PHMSA Issues Final Rule Adjusting Civil Penalty Amounts

PHMSA issued a final rule adjusting civil penalty amounts for violations of federal hazardous materials transportation laws or regulations. The adjusted penalty amounts were mandated by the Federal Civil Penalties Inflation Adjustment Act Improvements Act of 2015. The final rule increases: 1) the maximum civil penalty for a violation of hazmat laws and regulations from $77,114 to $78,376, except for violations that result in death, serious illness, or severe injury to any person or substantial destruction of property; 2) the maximum civil penalty for a violation of hazmat laws and regulations from $179,933 to $182,877 for violations that result in death, serious illness, or severe injury to any person or substantial destruction of property; and 3) the minimum civil penalty amount for a violation relating to training from $463 to $471. The new civil penalty amounts apply to each violation and each day of a continuing violation (except for violations relating to packaging manufacture or qualification) occurring on or after April 19, 2017. The final rule is effective immediately.

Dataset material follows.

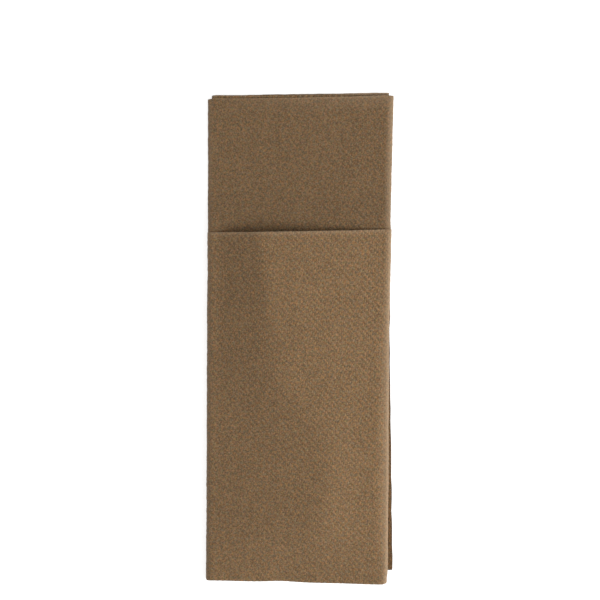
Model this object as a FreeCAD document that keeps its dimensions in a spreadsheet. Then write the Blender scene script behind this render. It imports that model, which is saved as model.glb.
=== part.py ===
"""Folded paper napkin with an open pocket across its front, lying flat.

The sheet is folded lengthwise first: its lower part is turned up over the back, and the end of that
part is turned in again as a hem, so the strip has three layers and a rounded mouth. The strip is then
folded across twice, into four panels: front, second, third and rear. The front panel's turned-up
part bulges a little, so the pocket stands open. Above the mouth only the four backs are left, and
they settle onto each other. Nothing is cut: the whole napkin is one solid.

Millimetres. +Z is up, through the layers; +Y runs from the closed foot to the cut head; +X is right.
"""

import FreeCAD, Part
import math
import os

import Sketcher

V = FreeCAD.Vector

# Driving sizes, each with its cell's alias. Angles are in degrees.
SIZES = {
    # the unfolded sheet
    "sheet_width": 300,
    "sheet_length": 400,
    "paper_thick": 0.35,
    "layer_gap": 0.2,
    # how far the hemmed mouth lies below the cut head of the back
    "mouth_drop": 55.4,
    # the front panel: how much narrower its foot is than a quarter of the sheet
    "front_trim": 0.3,
    # right fold: front panel to second panel
    "right_lean": 0.87,
    "right_foot": -0.95,
    "right_head": 0.2,
    # left fold: front panel round to the rear panel, outside the other two
    "left_lean": 0.25,
    "left_foot": 0.8,
    "left_head": -0.8,
    # inner fold: second panel to third, inside the left fold
    "inner_inset": 0.3,
    "inner_lean": 0.3,
    "inner_foot": 3.0,
    "inner_head": 0.6,
    # free edge of the third panel, which shows behind the right fold
    "third_overhang": 2.4,
    "third_lean": -0.31,
    "third_foot": 5.1,
    "third_head": 1.5,
    # bulge of the pocket front
    "crown_height": 6.4,
    "crown_run": 26,
    # how the backs settle: how far above the highest mouth, over what length, and the air they keep
    "settle_start": 2.1,
    "settle_run": 15,
    "head_air": 0.95,
}


def make_sizes(doc):
    """The spreadsheet with one named cell for each driving size."""
    sheet = doc.addObject("Spreadsheet::Sheet", "Sizes")
    for row, (name, size) in enumerate(SIZES.items(), start=1):
        sheet.set(f"A{row}", name)
        sheet.set(f"B{row}", str(size))
        sheet.setAlias(f"B{row}", name)
    doc.recompute()
    return sheet


def make_fold_lines(doc):
    """Sizes that follow from the driving ones, held as named properties.

    Every fold line and free edge is a station. A station has the X of its fold axis at the foot line,
    the Y of the bottom fold there, its lean, the lengths of back, pocket front and hem, the lift of
    the pocket front, and the places where the back starts to settle and where it comes to rest.
    """
    lines = doc.addObject("App::VarSet", "Lines")

    def derive(name, formula):
        lines.addProperty("App::PropertyFloat", name, "Lines")
        lines.setExpression(name, formula)

    derive("strip_thick", "3 * Sizes.paper_thick + 2 * Sizes.layer_gap")
    derive("hem_turn", "2 * Sizes.paper_thick + Sizes.layer_gap")
    derive("tight_core", "Sizes.layer_gap / 2")
    derive("tight_far", "Lines.tight_core + Lines.strip_thick")
    derive("wide_core", "Lines.strip_thick + 1.5 * Sizes.layer_gap")
    derive("core_axis", "2 * Lines.strip_thick + 1.5 * Sizes.layer_gap")
    derive("upper_axis", "Lines.core_axis + Lines.strip_thick + Sizes.layer_gap")
    derive("back_core", "Lines.tight_far - Sizes.paper_thick")

    # The same fold axes and cores where the backs have settled above the mouth.
    derive("head_core", "Sizes.head_air / 2")
    derive("head_wide", "Lines.head_core + Sizes.paper_thick + Sizes.layer_gap")
    derive("head_core_axis", "Lines.head_wide + Sizes.paper_thick")
    derive(
        "head_upper_axis",
        "Lines.head_core_axis + Lines.head_core + Sizes.paper_thick + Lines.tight_core",
    )
    derive("upper_fall", "Lines.upper_axis - Lines.head_upper_axis")
    derive("lower_fall", "Lines.core_axis - Lines.wide_core - Lines.head_core_axis + Lines.head_wide")

    derive("back_height", "Sizes.sheet_length / 2")
    derive("front_half", "(Sizes.sheet_width / 4 - Sizes.front_trim) / 2")
    # The third panel has the highest mouth, and all the backs settle from one line above it.
    derive(
        "settle_line",
        "Lines.back_height + Sizes.third_head - Sizes.mouth_drop + Sizes.settle_start",
    )

    derive("left_x", "Lines.wide_core + Lines.strip_thick - Lines.front_half")
    derive("right_x", "Lines.front_half - Lines.tight_core - Lines.strip_thick")
    derive("inner_x", "Lines.left_x + Sizes.inner_inset")
    derive("third_x", "Lines.front_half + Sizes.third_overhang")

    stations = ("right", "left", "inner", "third")
    for name in stations:
        derive(f"{name}_foot", f"Sizes.{name}_foot")
        derive(f"{name}_lean", f"Sizes.{name}_lean")
        derive(f"{name}_lift", "0")
        derive(
            f"{name}_back",
            f"(Lines.back_height + Sizes.{name}_head - Sizes.{name}_foot) / cos(Sizes.{name}_lean)",
        )
        derive(f"{name}_mid", f"Lines.{name}_x + Lines.back_height / 2 * tan(Sizes.{name}_lean)")

    # The rear panel takes what is left of the sheet's width, measured halfway up the pocket front's layer.
    derive("skin_depth", "Lines.strip_thick - Sizes.paper_thick / 2")
    derive("right_turn", "pi * (Lines.tight_core + Lines.skin_depth)")
    derive("inner_turn", "pi * (Lines.tight_far - Lines.skin_depth)")
    derive("left_turn", "pi * (Lines.wide_core + Lines.skin_depth)")
    derive("front_width", "Lines.right_mid - Lines.left_mid")
    derive("second_width", "Lines.right_mid - Lines.inner_mid")
    derive("third_width", "Lines.third_mid - Lines.inner_mid")
    derive(
        "rear_width",
        "Sizes.sheet_width - Lines.front_width - Lines.second_width - Lines.third_width"
        " - Lines.right_turn - Lines.inner_turn - Lines.left_turn",
    )

    # The section halfway between the left and the right fold, where the pocket front bulges most.
    for value in ("x", "foot", "lean", "back"):
        derive(f"middle_{value}", f"(Lines.left_{value} + Lines.right_{value}) / 2")
    derive("middle_lift", "Sizes.crown_height")

    for name in (*stations, "middle"):
        derive(f"{name}_pocket", f"Lines.{name}_back - Sizes.mouth_drop")
        derive(f"{name}_hem", f"Sizes.sheet_length - Lines.{name}_back - Lines.{name}_pocket")
        for place, reach in (("bend", ""), ("rest", " + Sizes.settle_run")):
            derive(
                f"{name}_{place}",
                f"(Lines.settle_line{reach} - Lines.{name}_foot) / cos(Lines.{name}_lean)",
            )
    doc.recompute()
    return lines


def origin_plane(body, role):
    """One of the body's own planes."""
    for feature in body.Origin.OriginFeatures:
        if feature.Role == role:
            return feature
    raise ValueError(f"no {role}")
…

Government Accountability Office

GAO Report Criticizes FAA Activities and Reporting Regarding Research and Development

The GAO published a report finding that FAA actions related to its research and development portfolio are not fully consistent with agency requirements, guidance, and leading practices. The report states that the FAA could be more strategic in its actions regarding the development of its research and development portfolio, the identification of long-term research needs, and the transparency of its project selection process. Furthermore, the GAO report recommended that the FAA ensure compliance with statutory requirements on the content for the NARP and R&D Annual Reviews.

Congressional Action Impacting Aviation

House Transportation and Infrastructure Committee Holds Oversight Hearing on U.S. Airlines’ Customer Service

The House Transportation and Infrastructure Committee held an oversight hearing on U.S. airlines’ customer service in response to the recent United Airlines’ forced removal of a passenger from a flight due to an overbooking situation. The hearing discussed the transparency of airline contract of carriage provisions and whether Congress needs to consider additional legislation to clarify aviation consumers’ rights and airlines’ responsibilities for ensuring that their passengers have adequate access to the airlines’ rules governing their provision of air transportation. Testimony at the hearing was provided by United Airlines CEO Oscar Munoz; United Airlines President Scott Kirby; Kerry Philipovitch, senior vice president of customer experience for American Airlines; Joseph Sprague, senior vice president of external relations for Alaska Airlines; Bob Jordan, executive vice president and chief commercial officer of Southwest Airlines; and William McGee, aviation consultant for the consumers union.